[Data listing]
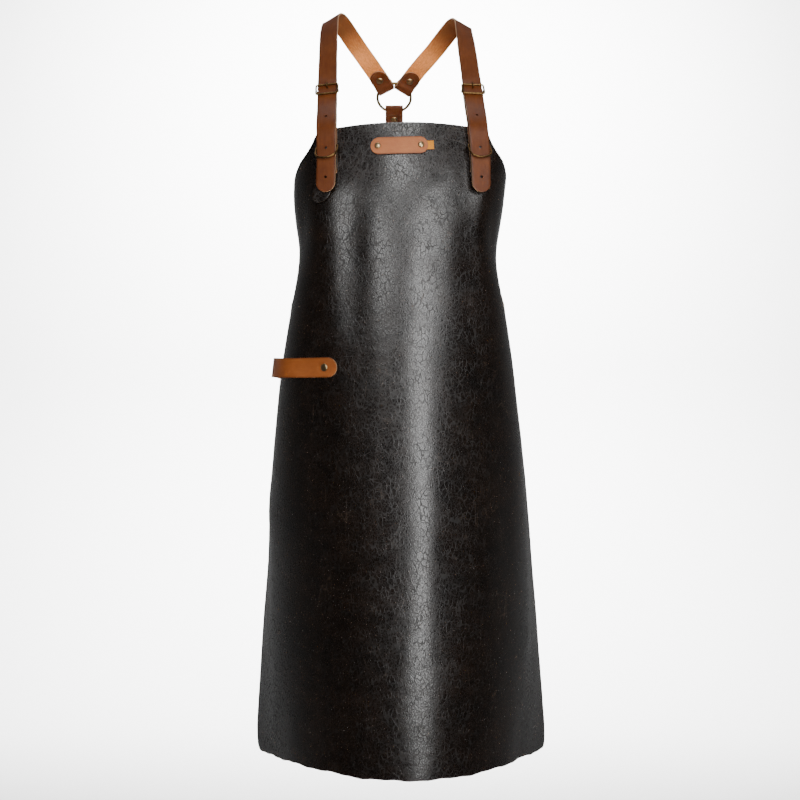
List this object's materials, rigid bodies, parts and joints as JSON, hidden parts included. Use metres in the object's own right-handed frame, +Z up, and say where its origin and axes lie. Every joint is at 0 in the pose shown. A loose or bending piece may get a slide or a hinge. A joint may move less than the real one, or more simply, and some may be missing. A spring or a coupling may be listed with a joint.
{
  "type": "leather work apron",
  "caption": "Full-length leather work apron with a bib, crossed shoulder straps joined at a ring on the back, buckles and a towel loop, shaped as worn.",
  "frame": {"origin": "midway between the two shoulder straps, at the height of the top of the shoulders", "axes": "+Z up, the apron's front faces -Y, and +X points to the right of someone who looks at the front"},
  "size_m": [0.4085, 0.2836, 1.0263],
  "materials": {
    "panel_leather": "dark waxed grain, softly glossy",
    "strap_leather": "vegetable-tanned grain, satin",
    "patch_leather": "pale reddish-brown grain, satin",
    "label_cloth": "woven, matt",
    "bronze_wire": "antique, satin",
    "rivet_brass": "antique, satin"
  },
  "bodies": {
    "root": {"apron_panel": "panel_leather", "shoulder_strap_left": "strap_leather", "shoulder_strap_right": "strap_leather", "buckle_strap_left": "strap_leather", "buckle_strap_right": "strap_leather", "back_strap": "strap_leather", "waist_strap": "strap_leather", "towel_loop": "strap_leather", "name_patch": "patch_leather", "label_tab": "label_cloth", "dee_tab_left": "panel_leather", "dee_tab_right": "panel_leather", "buckle_left": "bronze_wire", "buckle_right": "bronze_wire", "buckle_prong_left": "bronze_wire", "buckle_prong_right": "bronze_wire", "dee_ring_left": "bronze_wire", "dee_ring_right": "bronze_wire", "back_ring": "bronze_wire", "fold_rivet_left": "rivet_brass", "fold_rivet_right": "rivet_brass", "fold_rivet_lower": "rivet_brass", "dee_rivet_left": "rivet_brass", "dee_rivet_right": "rivet_brass", "waist_rivet_left": "rivet_brass", "waist_rivet_right": "rivet_brass", "back_strap_rivet": "rivet_brass", "patch_rivet_left": "rivet_brass", "patch_rivet_right": "rivet_brass", "towel_rivet_front": "rivet_brass", "towel_rivet_rear": "rivet_brass"}
  },
  "joints": []
}
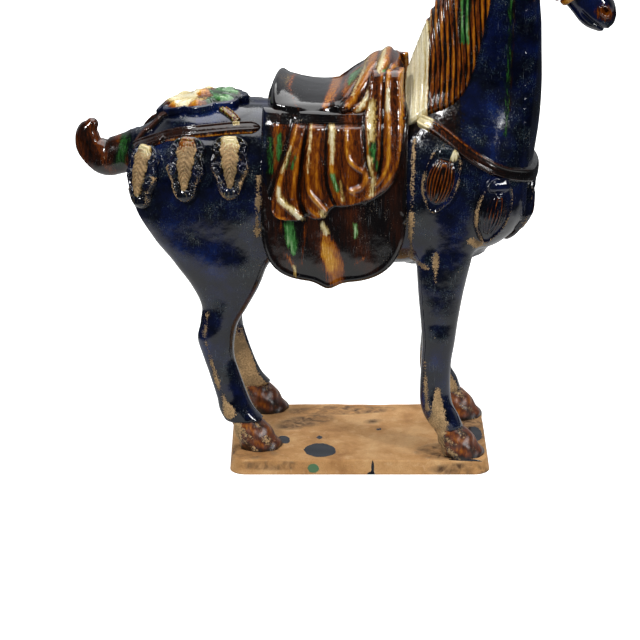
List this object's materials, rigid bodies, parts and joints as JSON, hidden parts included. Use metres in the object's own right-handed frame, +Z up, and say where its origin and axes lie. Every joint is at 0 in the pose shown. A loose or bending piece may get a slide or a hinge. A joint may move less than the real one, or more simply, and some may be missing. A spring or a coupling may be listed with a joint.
{
  "type": "sancai glazed horse figure",
  "caption": "Standing saddled horse of lead-glazed earthenware on a rectangular base slab, with a draped saddle cloth, harness with pendants and a docked, curled tail.",
  "frame": {"origin": "centre of the base slab's underside, where it rests", "axes": "+X towards the horse's chest, along the base slab's length, +Y towards the horse's left side, +Z up; the horse itself stands turned 5.5 degrees on its slab, chest towards -Y"},
  "size_m": [0.5802, 0.1941, 0.655],
  "materials": {
    "blue_glaze": null,
    "amber_glaze": "glossy amber to dark brown lead glaze, run in streaks with cream and green, on the cover's folds, tail, hooves and mane",
    "bare_clay": "matt unglazed buff to ochre earthenware, with drips of dark blue glaze, on the base slab and in worn patches"
  },
  "bodies": {
    "root": {"sancai_horse": "blue_glaze"}
  },
  "joints": []
}
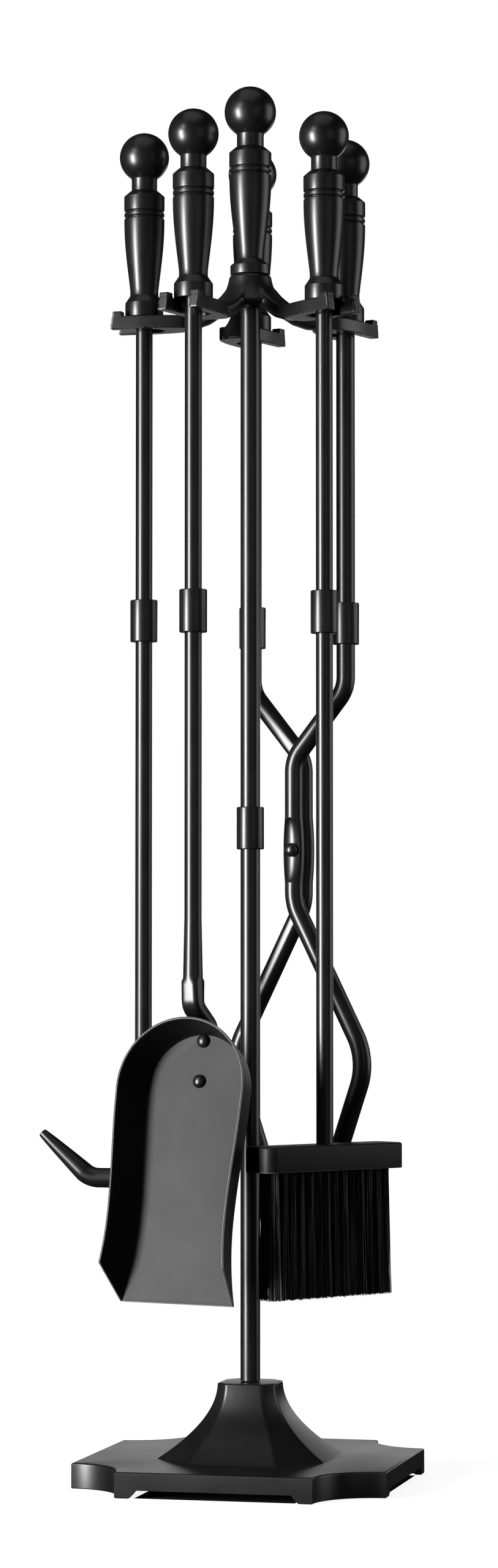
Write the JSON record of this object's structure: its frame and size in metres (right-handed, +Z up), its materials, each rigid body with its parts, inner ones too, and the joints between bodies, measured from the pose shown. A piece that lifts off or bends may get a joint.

(Task goal): Emit the records above again, exactly, with no line skipped.

(Answer to the problem):
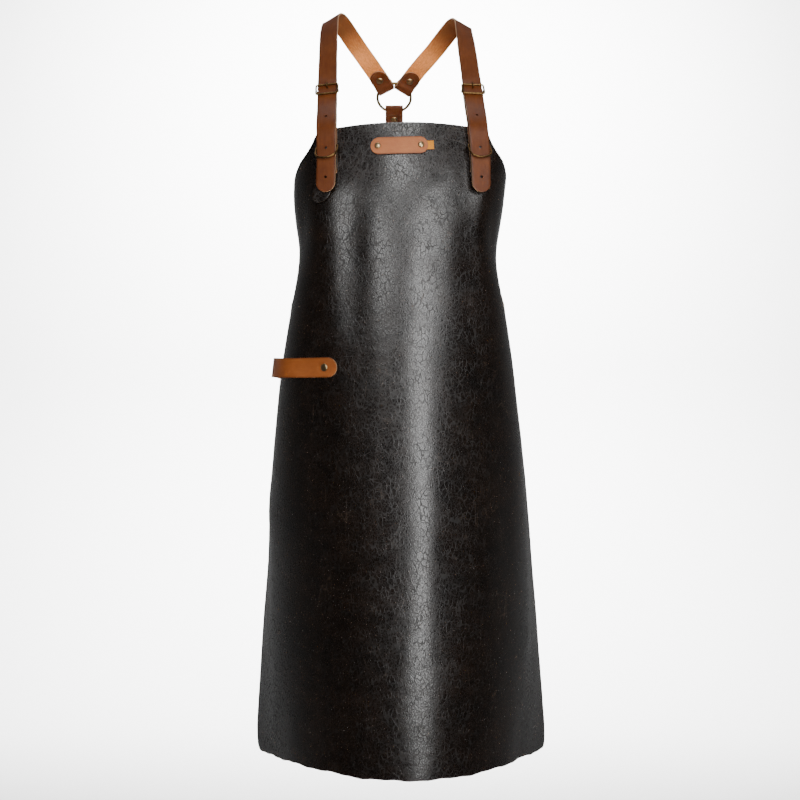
List this object's materials, rigid bodies, parts and joints as JSON, hidden parts included. Use metres in the object's own right-handed frame, +Z up, and say where its origin and axes lie. Every joint is at 0 in the pose shown. A loose or bending piece may get a slide or a hinge. A joint may move less than the real one, or more simply, and some may be missing. A spring or a coupling may be listed with a joint.
{
  "type": "leather work apron",
  "caption": "Full-length leather work apron with a bib, crossed shoulder straps joined at a ring on the back, buckles and a towel loop, shaped as worn.",
  "frame": {"origin": "midway between the two shoulder straps, at the height of the top of the shoulders", "axes": "+Z up, the apron's front faces -Y, and +X points to the right of someone who looks at the front"},
  "size_m": [0.4085, 0.2836, 1.0263],
  "materials": {
    "panel_leather": "dark waxed grain, softly glossy",
    "strap_leather": "vegetable-tanned grain, satin",
    "patch_leather": "pale reddish-brown grain, satin",
    "label_cloth": "woven, matt",
    "bronze_wire": "antique, satin",
    "rivet_brass": "antique, satin"
  },
  "bodies": {
    "root": {"apron_panel": "panel_leather", "shoulder_strap_left": "strap_leather", "shoulder_strap_right": "strap_leather", "buckle_strap_left": "strap_leather", "buckle_strap_right": "strap_leather", "back_strap": "strap_leather", "waist_strap": "strap_leather", "towel_loop": "strap_leather", "name_patch": "patch_leather", "label_tab": "label_cloth", "dee_tab_left": "panel_leather", "dee_tab_right": "panel_leather", "buckle_left": "bronze_wire", "buckle_right": "bronze_wire", "buckle_prong_left": "bronze_wire", "buckle_prong_right": "bronze_wire", "dee_ring_left": "bronze_wire", "dee_ring_right": "bronze_wire", "back_ring": "bronze_wire", "fold_rivet_left": "rivet_brass", "fold_rivet_right": "rivet_brass", "fold_rivet_lower": "rivet_brass", "dee_rivet_left": "rivet_brass", "dee_rivet_right": "rivet_brass", "waist_rivet_left": "rivet_brass", "waist_rivet_right": "rivet_brass", "back_strap_rivet": "rivet_brass", "patch_rivet_left": "rivet_brass", "patch_rivet_right": "rivet_brass", "towel_rivet_front": "rivet_brass", "towel_rivet_rear": "rivet_brass"}
  },
  "joints": []
}
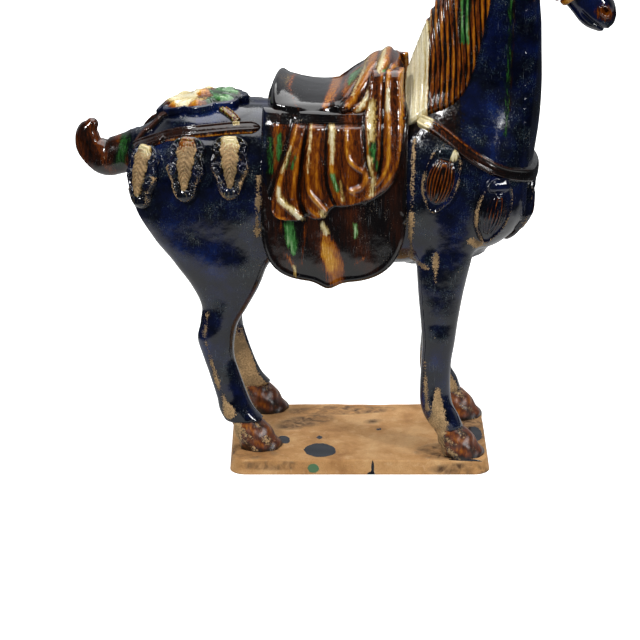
List this object's materials, rigid bodies, parts and joints as JSON, hidden parts included. Use metres in the object's own right-handed frame, +Z up, and say where its origin and axes lie. Every joint is at 0 in the pose shown. A loose or bending piece may get a slide or a hinge. A joint may move less than the real one, or more simply, and some may be missing. A spring or a coupling may be listed with a joint.
{
  "type": "sancai glazed horse figure",
  "caption": "Standing saddled horse of lead-glazed earthenware on a rectangular base slab, with a draped saddle cloth, harness with pendants and a docked, curled tail.",
  "frame": {"origin": "centre of the base slab's underside, where it rests", "axes": "+X towards the horse's chest, along the base slab's length, +Y towards the horse's left side, +Z up; the horse itself stands turned 5.5 degrees on its slab, chest towards -Y"},
  "size_m": [0.5802, 0.1941, 0.655],
  "materials": {
    "blue_glaze": null,
    "amber_glaze": "glossy amber to dark brown lead glaze, run in streaks with cream and green, on the cover's folds, tail, hooves and mane",
    "bare_clay": "matt unglazed buff to ochre earthenware, with drips of dark blue glaze, on the base slab and in worn patches"
  },
  "bodies": {
    "root": {"sancai_horse": "blue_glaze"}
  },
  "joints": []
}
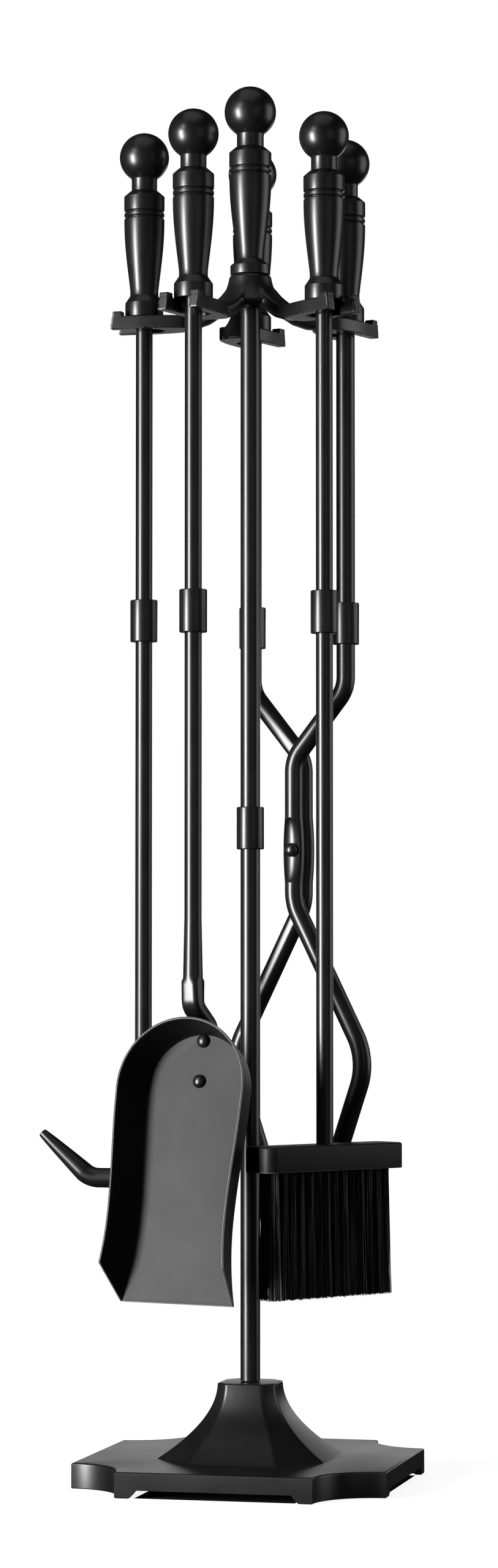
Write the JSON record of this object's structure: its frame and size in metres (right-handed, +Z up), its materials, each rigid body with its parts, inner ones too, and the joints between bodies, measured from the pose shown. A piece that lifts off or bends may get a joint.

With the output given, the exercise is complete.